John Embry: I think China will probably dominate the 21st century.
The U.S. dominated the 20th century but it went through some very tough times
in the first half of the century.
HRN: With a slowdown in China, what's your view on commodities like
copper or crude oil?
John Embry: In the short term, I'm worried about commodities. In a
deep global recession, I expect there will be extreme monetary debasement,
which will hold up the nominal prices of commodities more than supply and demand
factors would suggest.
HRN: Do you foresee a bear market in commodities?
John Embry: We are in a short-term bear market that will be arrested
by monetary debasement.
HRN: But there are value buying opportunities?
John Embry: Given my views on currencies, commodities that are already
depressed could be decent repositories for wealth. I like agricultural products.
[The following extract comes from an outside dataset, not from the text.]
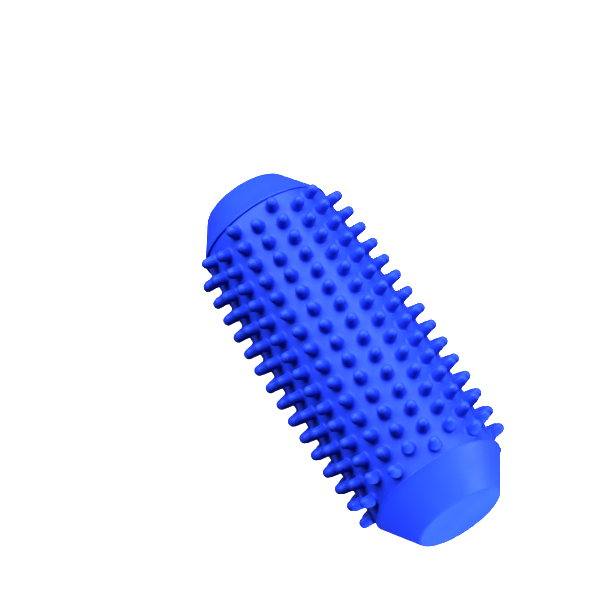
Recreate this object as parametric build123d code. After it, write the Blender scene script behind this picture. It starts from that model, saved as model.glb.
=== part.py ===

As the global economy continues to develop, I think the supply of food is going
to be a major issue.
HRN: How can investors protect their assets in a global recession?
John Embry: The only things I'm comfortable holding are precious metals
and, because they are so cheap now, precious metals mining shares.
HRN: Where do you think the price of gold will end up?
John Embry: I'm more concerned with how many ounces I own than with
how many U.S. dollars I can get for them at any given point in time. Gold and
paper money are going in opposite directions.
HRN: Thank you for your valuable time.
John Embry: It was my pleasure.
After Words
John Embry doesn't mince words and his track record speaks for itself. A defender
of the gold standard, John Embry sees gold and silver as currencies competing
against the U.S. dollar and the Euro, which are losing value because of extreme
debt levels, weak economic fundamentals and policy induced inflation. According
to John Embry, abandoning the gold standard has led to unprecedented debt levels
that could take decades to unwind. In the mean time, inflation seems likely
to wipe out the middle class. While his outlook for commodities is bearish,
John Embry believes that gold and silver and related mining shares remain the
best way for investors to preserve their wealth.